At 25,000km, the PEACE cable itself connects Asia, Africa and Europe, with landings in Pakistan, Cyprus, Egypt, France, Malta, Seychelles and Kenya. Following an upgrade earlier this year, the Mediterranean route offers 25Tbps per fibre pair.
Liquid will extend this new capacity to many destinations, including access to other subsea cable landing stations, such as Luanda in Angola, Muanda in the Democratic Republic of Congo, and Pointe Noire in Congo. This has led to the first protected, reliable, and high-capacity route between the two coasts of the continent, enabling a new global internet route between Asia and the US, via Africa.
David Eurin, CEO of Liquid Dataport, a division of Liquid Intelligent Technologies, said: "We are delighted to provide new subsea capacity between Mombasa, Karachi and Marseille, with extensions planned towards Singapore and Asia. This creates a cost-effective, low-latency and diverse route that our customers can leverage to serve their business-critical connectivity needs. The submarine cable will be ready in 2022.

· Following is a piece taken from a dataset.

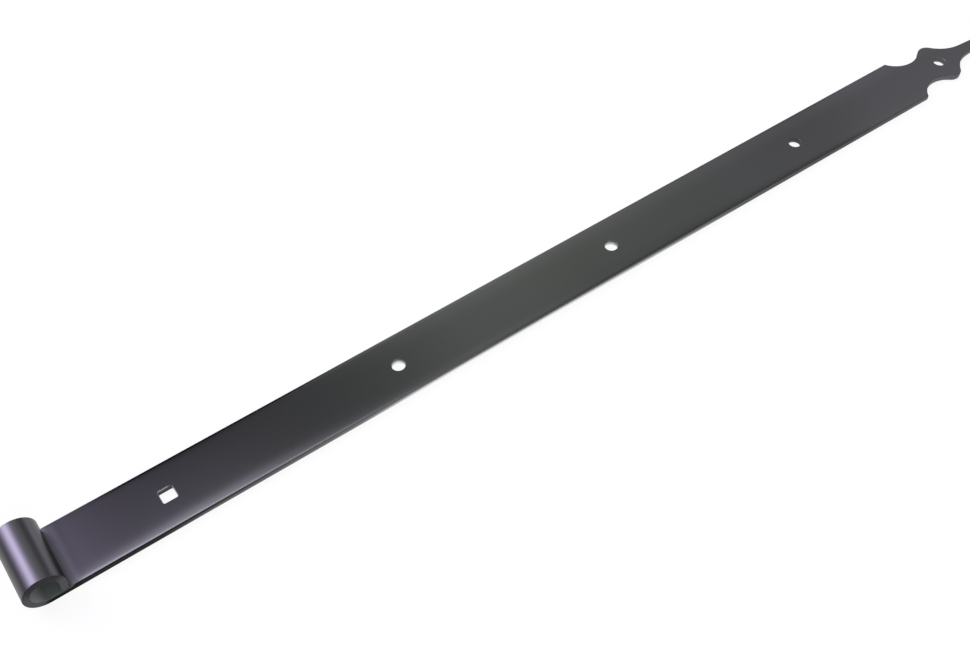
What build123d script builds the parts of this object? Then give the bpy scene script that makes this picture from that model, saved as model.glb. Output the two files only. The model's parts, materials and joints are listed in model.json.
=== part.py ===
from build123d import *
import math
import os

os.makedirs("parts", exist_ok=True)

# The pin axis is the row's Y axis, the band runs to +X and lies on its back below the axis.

# Flat bar
band_width = 40.0
band_thickness = 4.0
edge_round = 0.5

# Rolled eye
pin_bore = 15.0
curl_straight_from = 8.0  # degrees below the pin axis where the curl's end runs straight
curl_end_gap = 0.3

# Holes along the band, each from the one before, the first from the pin axis
pin_to_square = 74.0
square_to_round = 144.0
round_spacing = 155.0
round_count = 3
round_to_tip_hole = 139.0
square_hole = 8.5
square_corner = 1.0
round_hole = 8.2
hole_rim_chamfer = 0.3

# Finial
scallop_radius = 18.5
scallop_depth = 9.2  # below the band's edge
lobe_radius = 7.3
lobe_inset = 2.8  # the lobe's crest below the band's edge
flank_radius = 26.0
neck_width = 8.6
tip_hole_to_nose = 51.5
nose_radius = 2.5

# Derived
half_width = band_width / 2
bore_radius = pin_bore / 2
eye_radius = bore_radius + band_thickness
band_top = -bore_radius
band_back = -eye_radius
square_x = pin_to_square
round_xs = [square_x + square_to_round + i * round_spacing for i in range(round_count)]
tip_hole_x = round_xs[-1] + round_to_tip_hole
nose_x = tip_hole_x + tip_hole_to_nose


def polar(centre, radius, degrees):
    a = math.radians(degrees)
    return (centre[0] + radius * math.cos(a), centre[1] + radius * math.sin(a))


def heading(a, b):
    return math.degrees(math.atan2(b[1] - a[1], b[0] - a[0]))


def turn(start, end, clockwise):
    size = (end - start) % 360
    return size - 360 if clockwise else size


def run_down(leave, down):
    """Where a straight run from the curl stops, just above the band."""
    run = (band_top + curl_end_gap - leave[1]) / down[1]
    return (leave[0] + run * down[0], leave[1] + run * down[1])


def rolled_strip():
    """Side section of the bar with its end curled round the pin, extruded across the width."""
    curl_end = -curl_straight_from
    down = (math.sin(math.radians(curl_end)), -math.cos(math.radians(curl_end)))
    outer_leave = polar((0, 0), eye_radius, curl_end)
    inner_leave = polar((0, 0), bore_radius, curl_end)
    outer_tip, inner_tip = run_down(outer_leave, down), run_down(inner_leave, down)
    with BuildPart() as strip:
        with BuildSketch(Plane.XZ):
            with BuildLine():
                Line((nose_x, band_back), (0, band_back))
                CenterArc((0, 0), eye_radius, -90, turn(-90, curl_end, True))
                Polyline(outer_leave, outer_tip, inner_tip, inner_leave)
                CenterArc((0, 0), bore_radius, -90, turn(-90, curl_end, True))
                Line((0, band_top), (nose_x, band_top))
                Line((nose_x, band_top), (nose_x, band_back))
            make_face()
        extrude(amount=half_width, both=True)
    return strip.part


def plan_outline():
    """Plan view of the band: straight edges, a scallop, a round lobe and a slender tip each side."""
    lobe = (tip_hole_x, half_width - lobe_inset - lobe_radius)
    scallop_y = half_width - scallop_depth + scallop_radius
    reach = scallop_radius + lobe_radius
    scallop = (lobe[0] - math.sqrt(reach**2 - (scallop_y - lobe[1]) ** 2), scallop_y)
    shoulder = (scallop[0] - math.sqrt(scallop_radius**2 - (scallop_y - half_width) ** 2), half_width)
    flank_y = neck_width / 2 + flank_radius
    reach = flank_radius + lobe_radius
    flank = (lobe[0] + math.sqrt(reach**2 - (flank_y - lobe[1]) ** 2), flank_y)
    nose = (nose_x - nose_radius, 0)
    # the taper line touches the flank arc from below and the nose from above
    span = math.dist(flank, nose)
    lean = heading(nose, flank) - math.degrees(math.acos((flank_radius + nose_radius) / span))
    scallop_end = heading(scallop, lobe)
    lobe_end = heading(lobe, flank)
    back = -2 * eye_radius
    with BuildSketch() as outline:
        with BuildLine():
            Polyline((back, 0), (back, half_width), shoulder)
            start = heading(scallop, shoulder)
            CenterArc(scallop, scallop_radius, start, turn(start, scallop_end, False))
            start = heading(lobe, scallop)
            CenterArc(lobe, lobe_radius, start, turn(start, lobe_end, True))
            start = heading(flank, lobe)
            CenterArc(flank, flank_radius, start, turn(start, lean + 180, False))
            Line(polar(flank, flank_radius, lean + 180), polar(nose, nose_radius, lean))
            CenterArc(nose, nose_radius, lean, turn(lean, 0, True))
            Line((nose_x, 0), (back, 0))
        make_face()
        mirror(about=Plane.XZ)
    return outline.sketch


def holes():
    """Square hole for a coach bolt near the eye, then round screw holes."""
    middle = (band_top + band_back) / 2
    depth = 2 * band_thickness
    square = extrude(RectangleRounded(square_hole, square_hole, square_corner), depth / 2, both=True)
    square = Pos(square_x, 0, middle) * square
    rounds = [Pos(x, 0, middle) * Cylinder(round_hole / 2, depth) for x in round_xs + [tip_hole_x]]
    return [square] + rounds


def build_band():
    blank = rolled_strip()
    prism = Pos(0, 0, -2 * eye_radius) * extrude(plan_outline(), amount=4 * eye_radius)
    band = blank & prism
    upright = band.edges().filter_by(Axis.Z)
    across = band.edges().filter_by(Axis.Y)
    rims = [e for e in band.edges() if e not in upright and e not in across]
    band = fillet(rims, edge_round)
    before = band.edges()
    for hole in holes():
        band -= hole
    near = []
    for x in [square_x] + round_xs + [tip_hole_x]:
        for e in band.edges():
            c = e.center()
            if abs(c.X - x) < square_hole and abs(c.Y) < square_hole and e not in before:
                if abs(c.Z - band_top) < 1e-4 or abs(c.Z - band_back) < 1e-4:
                    near.append(e)
    return chamfer(near, hole_rim_chamfer)


band = build_band()
export_step(band, "parts/band.step")
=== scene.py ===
import bpy
import json
import math
from mathutils import Matrix, Vector


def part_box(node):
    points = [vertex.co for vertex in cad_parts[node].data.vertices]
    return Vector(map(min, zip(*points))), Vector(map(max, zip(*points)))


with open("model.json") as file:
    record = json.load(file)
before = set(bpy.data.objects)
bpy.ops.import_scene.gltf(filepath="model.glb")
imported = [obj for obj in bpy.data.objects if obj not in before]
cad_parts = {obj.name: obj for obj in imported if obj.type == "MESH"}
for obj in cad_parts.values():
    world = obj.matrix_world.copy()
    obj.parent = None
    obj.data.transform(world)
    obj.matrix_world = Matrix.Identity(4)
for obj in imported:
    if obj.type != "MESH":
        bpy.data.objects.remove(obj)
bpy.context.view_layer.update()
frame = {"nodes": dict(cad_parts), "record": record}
band = frame["nodes"]["band"]
bandLow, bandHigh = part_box("band")
print("band loaded with", len(band.data.polygons), "faces")

# the pin axis is the origin, the band lies on its back at the lowest z
halfWidth = bandHigh.y
eyeRadius = bandHigh.z
boreRadius = {m["name"]: m for m in frame["record"]["mounts"]}["pin_bore"]["dims"]["r_mm"] / 1000


# small helpers for node trees

def addNode(tree, kind, place, **values):
    # values named after a socket set that socket, the others set the node itself
    node = tree.nodes.new(kind)
    node.location = place
    for name, value in values.items():
        socket = node.inputs.get(name.replace("_", " "))
        if socket is not None:
            socket.default_value = value
        else:
            setattr(node, name, value)
    return node


def addMath(tree, operation, place, first, second=None, third=None):
    node = addNode(tree, "ShaderNodeMath", place, operation=operation)
    for socket, value in zip(node.inputs, (first, second, third)):
        if value is None:
            continue
        if isinstance(value, (int, float)):
            socket.default_value = value
        else:
            tree.links.new(value, socket)
    return node.outputs[0]


def addRamp(tree, place, value, low, high, toLow=0.0, toHigh=1.0, smooth=True):
    # a smooth step of value between low and high
    node = addNode(tree, "ShaderNodeMapRange", place)
    node.interpolation_type = "SMOOTHSTEP" if smooth else "LINEAR"
    for name, number in (("From Min", low), ("From Max", high), ("To Min", toLow), ("To Max", toHigh)):
        if isinstance(number, (int, float)):
            node.inputs[name].default_value = number
        else:
            tree.links.new(number, node.inputs[name])
    tree.links.new(value, node.inputs["Value"])
    return node.outputs["Result"]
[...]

" We have been working closely with PEACE to extend the subsea capacity to more landlocked countries (including Uganda, Rwanda, South Sudan, Ethiopia, Burundi and the north-east of DRC). This is critical for our customers to leverage higher bandwidth, and it is expected to make the internet faster and more affordable in the region," he added.
Liquid said the additional capacity will help increase the proliferation of faster and more affordable internet, cloud and cyber security services across Africa.
Eurin added: "Connecting Africa to the rest of the world and unleashing its young and dynamic workforce potential may be the key to catapulting Africa's international trade and economies to a whole new level. The PEACE deal is another crucial step on that journey."